How is "kingmaking" treated? "Kingmaking" might be defined as the tendency of players to gang up on, and drag down, the leader. If this is too easy, the game becomes an attempt to avoid looking like the leader. If it is too hard, the game becomes multi-player solitaire. Some games address this question by making it unclear who the leader is. In a three-player game in particular, the "petty diplomacy problem" (as R. Wayne Schmittberger calls it in New Rules for Classic Games) is related to this: when one player realizes he cannot win, how easily can he determine, by his actions, which of the others wins? If it is easy to do this, then the game probably isn't much fun to play, in the long run, for many types of players.

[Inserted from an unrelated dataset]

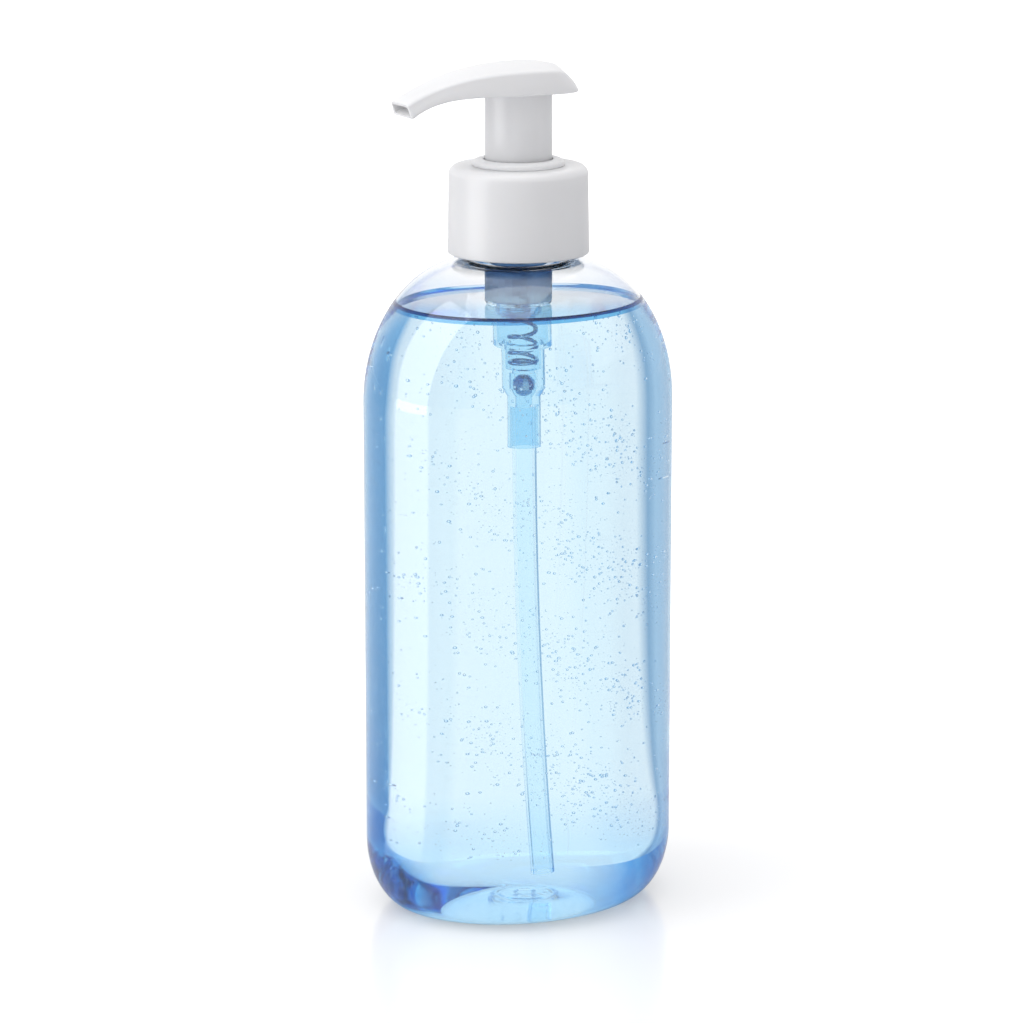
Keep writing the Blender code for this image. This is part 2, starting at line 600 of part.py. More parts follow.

Some people believe that a good game naturally falls into three phases, the opening or beginning, the middle game, and the end game. Chess is often looked at in this light. While not all games need to have these phases, the question might be, What phases does the game naturally fall into? For example, Britannia has four phases: the Roman dominance, the Anglo-Saxon dominance, the Viking invasions, and finally the endgame with three (or four, in Britannia Second edition) kings in competition.

My structural list rose from seven to nine elements through discussion on design forums, and I suppose this list will grow and be modified, as well.